Getting the facts right: can a child be prosecuted?
There has been a great deal of debate about the age of criminal responsibility in respect of sexual offences, and at what point a child – someone under the age of 18 – can be prosecuted for alleged criminal behaviour. There have been developments in the law in this area, and it is very important to distinguish between the old rules and the law as it applies today.
What was the old law on child sexual offences?
Historically, there was an irrebuttable presumption in common law that a person under 14 could not commit rape, (the sexual incapacity doctrine) this was abolished by the Sexual Offences Act 1993. As well as this, up until 1998, (with the enactment of the Crime and Disorder Act 1998) an individual who was alleged to have committed a sexual offence e.g. indecent assault or even rape as a child i.e. aged between 10 and 14 could advance a defence of doli incapax. In other words, they could argue their being unable of forming the intent in their minds for having done so by reason of their age. This was largely to do with the view having been taken that children within that age bracket were not sufficiently mature to have been able to form the intent to commit a crime. It was still possible for this defence to be defeated by the prosecution with sufficiently strong evidence –however, it was a rebuttable presumption that an accused person could take advantage of.
What is the current law?
S34 of the Crime and Disorder Act 1998 1998 Act stipulates that:
“The rebuttable presumption of criminal law that a child aged 10 or over is incapable of committing an offence is hereby abolished.”
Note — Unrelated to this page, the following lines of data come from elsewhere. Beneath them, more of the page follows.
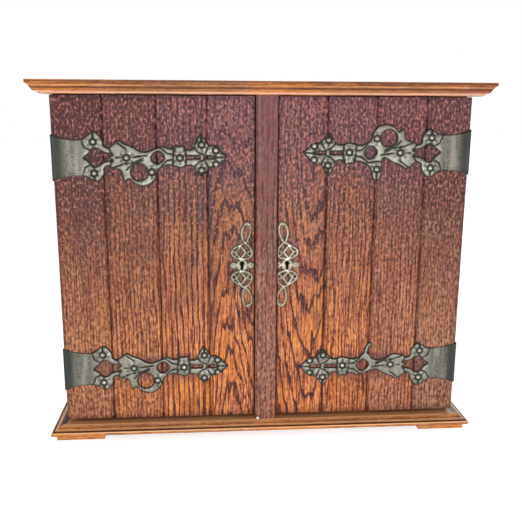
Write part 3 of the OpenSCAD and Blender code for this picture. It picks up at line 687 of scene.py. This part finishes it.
def strap(side, end):
    look = strapLook
    node = side + "_strap_" + end
    hand = 1 if side == "right" else -1
    outer = rightEdge if side == "right" else leftEdge
    centreZ = middle("leaf_" + side + "_" + end).z
    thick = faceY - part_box(node)[0].y
    studs = islandCentres(side + "_studs")
    bm = mergedMesh(node)
    tree = rimTree(bm, look["rimStep"], studs, look["hole"])
    thing = remeshed(bm, node + "_pressed", look["voxel"])
    x, z, rim = frontView(thing, tree)
    fromEdge = (outer - x) * hand
    above = (z - centreZ) * hand

    # leaves with veins
    veins = np.zeros(len(x))
    for crease in creases:
        line = [(s * mm, t * mm) for s, t in crease]
        veins = np.maximum(veins, bell(lineDistance(fromEdge, above, line), look["veinWide"]))
    leafy = look["rim"] + look["swell"] * swollen(rim, look["round"]) - look["crease"] * veins

    # a rosette round every stud
    gapX, gapZ = x[:, None] - studs[:, 0], z[:, None] - studs[:, 1]
    gaps = np.hypot(gapX, gapZ)
    nearest = gaps.argmin(axis=1)
    rows = np.arange(len(x))
    away = gaps[rows, nearest]
    angle = np.arctan2(gapZ[rows, nearest], gapX[rows, nearest])
    wave = np.cos(look["petals"] * angle) * bell(away - look["petalAt"], look["petalWide"])
    leafy = leafy + look["petal"] * wave + look["ridge"] * bell(away - look["ridgeAt"], look["ridgeWide"])
    leafy = leafy - look["groove"] * bell(away - look["grooveAt"], look["grooveWide"])
    leafyLevel = 0.95 * step(rim, 0.1 * mm, 2.0 * mm) + 0.3 * wave
    leafyLevel = leafyLevel - 0.8 * veins - 0.9 * bell(away - look["grooveAt"], 0.9 * mm)

    # the plain plate has only a raised border
    border = 0.5 * mm * step(rim, 0, 0.9 * mm) + 0.25 * mm * bell(rim - 1.8 * mm, 0.7 * mm)
    plain = look["rim"] + border
    plainLevel = 0.5 + 0.32 * step(rim, 0, 1.2 * mm)
    share = step(fromEdge, look["plate"] - 3 * mm, look["plate"] + 4 * mm)
    height = plain * (1 - share) + leafy * share
    level = plainLevel * (1 - share) + leafyLevel * share
    under = step(away, look["stud"], look["stud"] - 0.4 * mm)
    height = height * (1 - under) + look["seat"] * under
    emboss(thing, np.clip(height, look["least"], look["most"]), thick, np.clip(level, 0, 1))
    stand(thing, node, side, embossedPewter)


for side in ("left", "right"):
    for end in ("top", "bottom"):
        strap(side, end)
print("straps done")

escutcheonLook = {
    "voxel": 0.26 * mm,
    "rimStep": 0.2 * mm,
    "hole": 1.0 * mm,       # more than the radius of the nail holes
    "rim": 0.35 * mm,
    "swell": 1.3 * mm,
    "round": 1.5 * mm,
    "fuller": 0.35 * mm,    # how far the sides of the bands move out
    "keyhole": 5.5 * mm,    # no band is widened as near as this to the keyhole
    "plateIn": 5 * mm,      # the plate round the keyhole is twice as wide as high
    "plateOut": 6.2 * mm,
    "nailIn": 0.9 * mm,
    "nailOut": 1.3 * mm,
    "plateLevel": 0.68,
    "nailLevel": 0.3,
}


def widen(thing, where):
    # rounder, fuller bands: their walls move outwards
    mesh = thing.data
    push = vertexValues(mesh, "normal") * (escutcheonLook["fuller"] * where)[:, None]
    push[:, 1] = 0
    moved = (vertexValues(mesh, "co") + push).ravel().astype(np.float32)
    mesh.vertices.foreach_set("co", moved)


def escutcheon(side, material):
    look = escutcheonLook
    node = side + "_escutcheon"
    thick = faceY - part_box(node)[0].y
    bm = mergedMesh(node)
    nails = islandCentres(side + "_escutcheon_pins")
    tree = rimTree(bm, look["rimStep"], nails, look["hole"])
    thing = remeshed(bm, node + "_cast", look["voxel"])
    x, z, rim = frontView(thing, tree)
    keyX, keyZ = keyholePlace(side)
    widen(thing, np.hypot(x - keyX, z - keyZ) > look["keyhole"])
    fullness = swollen(rim, look["round"])
    plate = step(np.hypot((x - keyX) / 2, z - keyZ), look["plateOut"], look["plateIn"])
    away = np.hypot(x[:, None] - nails[:, 0], z[:, None] - nails[:, 1]).min(axis=1)
    under = step(away, look["nailOut"], look["nailIn"])
    height = look["rim"] + look["swell"] * fullness
    height = height * (1 - under) + thick * under
    level = (0.25 + 0.6 * fullness) * (1 - plate) + look["plateLevel"] * plate
    level = level * (1 - under) + look["nailLevel"] * under
    emboss(thing, height, thick, level)
    stand(thing, node, side, material)


escutcheon("left", dullBrass)
escutcheon("right", paleBrass)
print("escutcheons done")

stageLook = {
    "floor": tone(236, 236, 236),
    "floorHalf": 6,
    "glow": 0.72,
    "sky": 0.4,
    "skyFrom": 0.35,
    "horizon": 1.0,
    "horizonTo": 0.17,
}
bm = bmesh.new()
bmesh.ops.create_grid(bm, x_segments=1, y_segments=1, size=stageLook["floorHalf"])
floorMesh = bpy.data.meshes.new("floor")
bm.to_mesh(floorMesh)
bm.free()
floorPaint = Paint("floor").finish(Base_Color=stageLook["floor"], Roughness=0.9,
                                   Emission_Color=(1, 1, 1, 1), Emission_Strength=stageLook["glow"])
floorMesh.materials.append(floorPaint)
floor = addObject("floor", floorMesh)

world = bpy.data.worlds.new("studio")
scene.world = world
world.use_nodes = True
tree = world.node_tree
coordinate = tree.nodes.new("ShaderNodeTexCoord")
split = tree.nodes.new("ShaderNodeSeparateXYZ")
ramp = tree.nodes.new("ShaderNodeValToRGB")
ramp.color_ramp.elements[0].position = stageLook["horizonTo"]
ramp.color_ramp.elements[0].color = (stageLook["horizon"],) * 3 + (1,)
ramp.color_ramp.elements[1].position = stageLook["skyFrom"]
ramp.color_ramp.elements[1].color = (stageLook["sky"],) * 3 + (1,)
tree.links.new(coordinate.outputs["Generated"], split.inputs[0])
tree.links.new(split.outputs["Z"], ramp.inputs[0])
tree.links.new(ramp.outputs[0], tree.nodes["Background"].inputs["Color"])

lamps = {
    "key": dict(at=(0.05, -1.1, 0.08), aim=(0, 0, 0.10), wide=0.8, high=0.2, power=5),
    "fill": dict(at=(-0.3, -1.2, 0.9), aim=(0, 0, 0.1), wide=0.8, high=0.6, power=2),
    "behind": dict(at=(0.6, 1.6, 0.7), aim=(0, 0, 0.2), wide=1.2, high=0.8, power=6),
}


def lamp(name, at, aim, wide, high, power):
    light = bpy.data.lights.new(name, "AREA")
    light.shape = "RECTANGLE"
    light.size = wide
    light.size_y = high
    light.energy = power
    thing = addObject(name, light)
    thing.location = at
    thing.rotation_euler = (Vector(aim) - Vector(at)).to_track_quat("-Z", "Y").to_euler()
    thing.visible_camera = False


for name, settings in lamps.items():
    lamp(name, **settings)

cameraLook = {
    "lens": 47.66,
    "at": (-0.14239, -1.66343, 0.78052),  # in door widths, from the middle, the doors' face and their foot
    "sensor": 36,
    "yaw": 0.08009,
    "pitch": 0.21996,
    "roll": 0.0056,
}


def setCamera(look):
    data = bpy.data.cameras.new("camera")
    data.sensor_width = look["sensor"]
    data.lens = look["lens"]
    yaw, pitch, roll = look["yaw"], look["pitch"], look["roll"]
    ahead = Vector((math.sin(yaw) * math.cos(pitch), math.cos(yaw) * math.cos(pitch), -math.sin(pitch)))
    right = Vector((math.cos(yaw), -math.sin(yaw), 0))
    up = right.cross(ahead)
    turned = right * math.cos(roll) + up * math.sin(roll)
    raised = up * math.cos(roll) - right * math.sin(roll)
    sideways, out, height = (share * doorsWide for share in look["at"])
    camera = addObject("camera", data)
    matrix = Matrix((turned, raised, -ahead)).transposed().to_4x4()
    matrix.translation = (sideways, faceY + out, doorFoot + height)
    camera.matrix_world = matrix
    scene.camera = camera


setCamera(cameraLook)
scene.view_settings.view_transform = "Standard"
print("stage done")
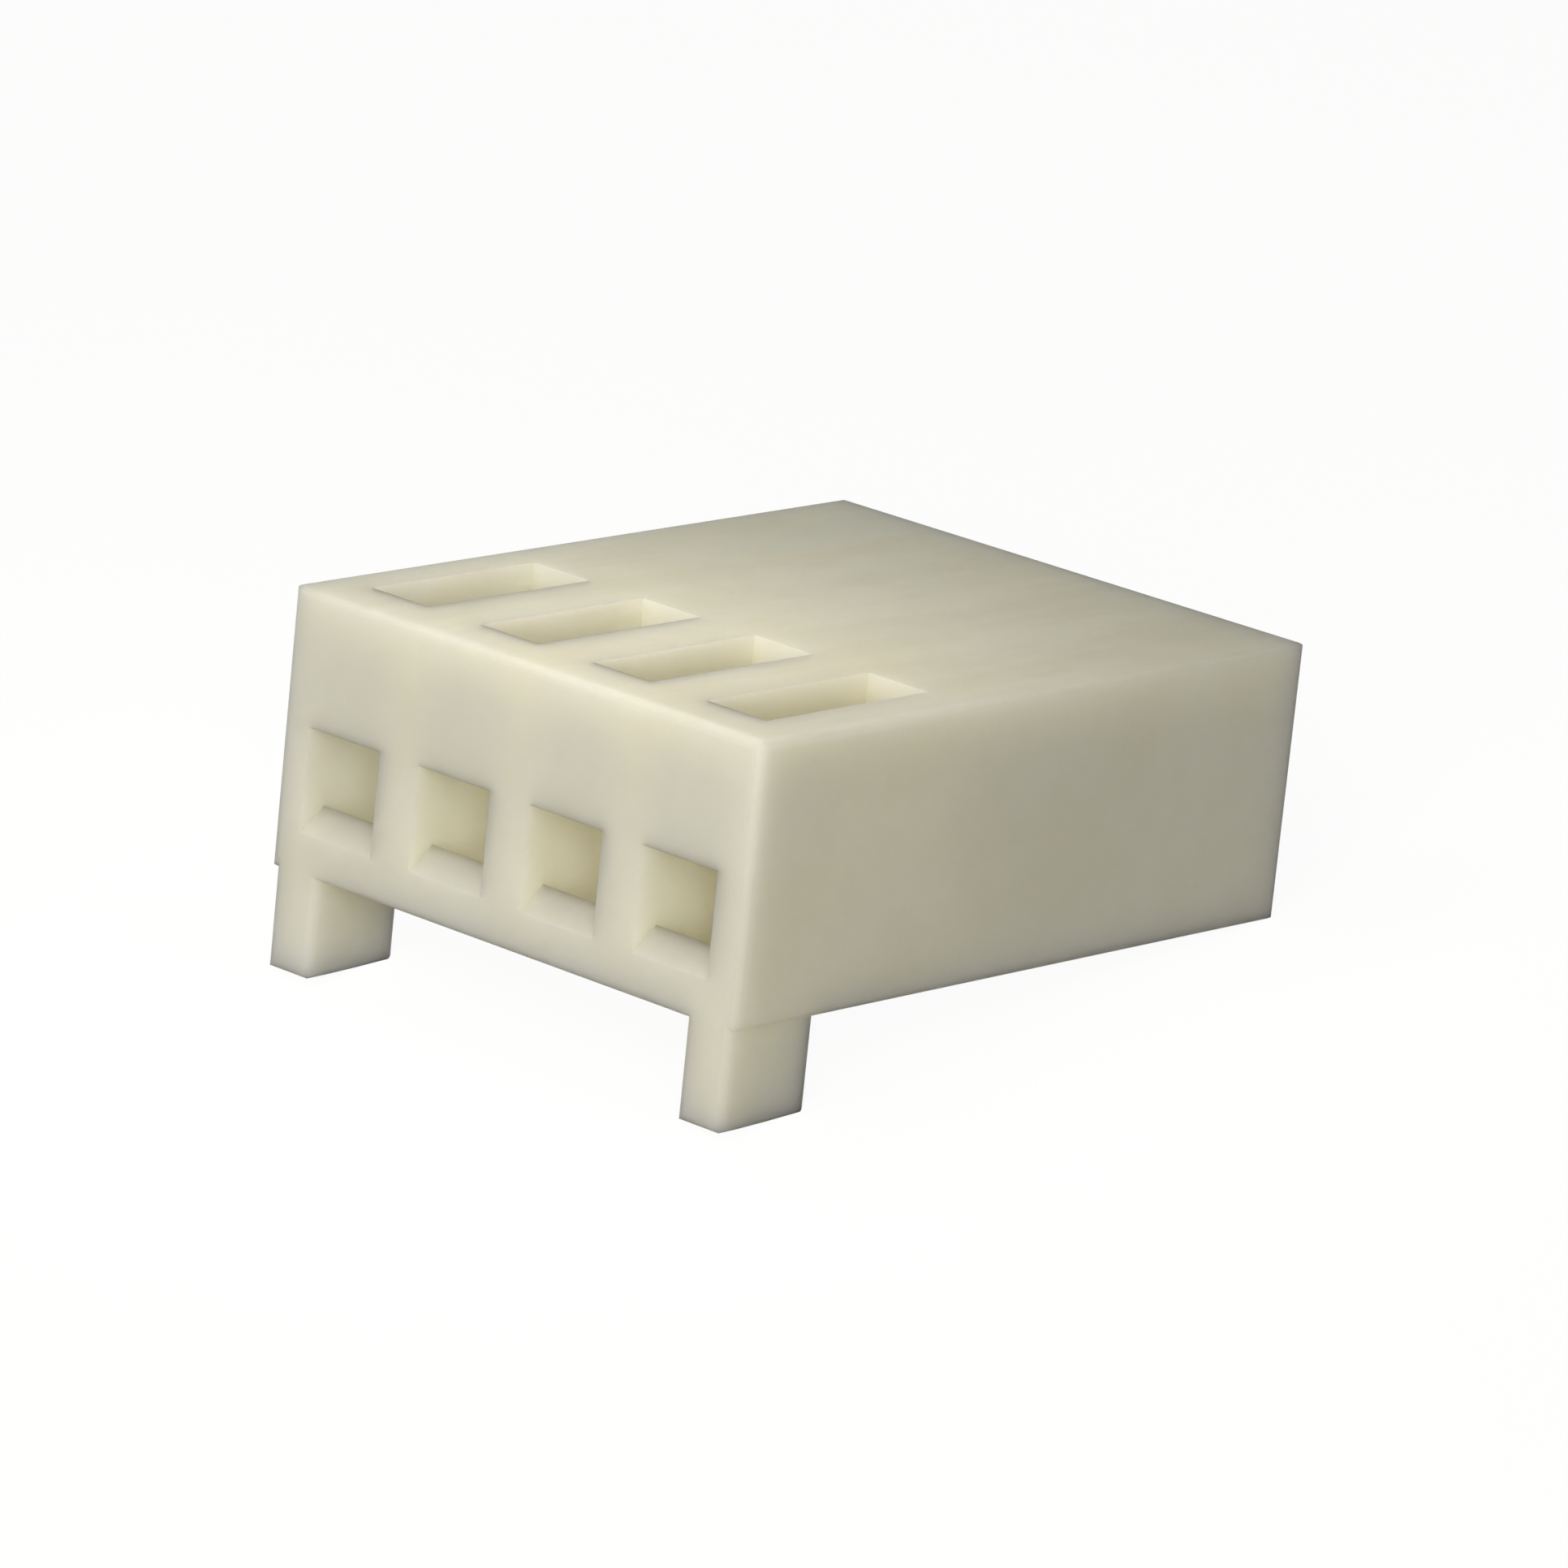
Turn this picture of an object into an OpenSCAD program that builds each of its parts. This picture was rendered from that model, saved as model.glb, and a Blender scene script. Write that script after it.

There was some ambiguity of whether s34 merely abolished the presumption that a child aged between 10 and 14 could use that defence, or abolished the defence in its entirety for those within that age bracket. This was the subject of discussion in the case of R v JTB  UKHL 20, concerning a then 12-year-old boy and his guilty plea of causing or inciting other children under the age of 13 to become involved in sexual activity against the terms of the Sexual Offences Act 2003. He appealed his conviction to the then House of Lords, arguing that he was doli incapax. The House of Lords took the view that the meaning of the 1998 Act was very clear – Parliament had decided to abolish the defence in its entirety for those that could previously take advantage of it.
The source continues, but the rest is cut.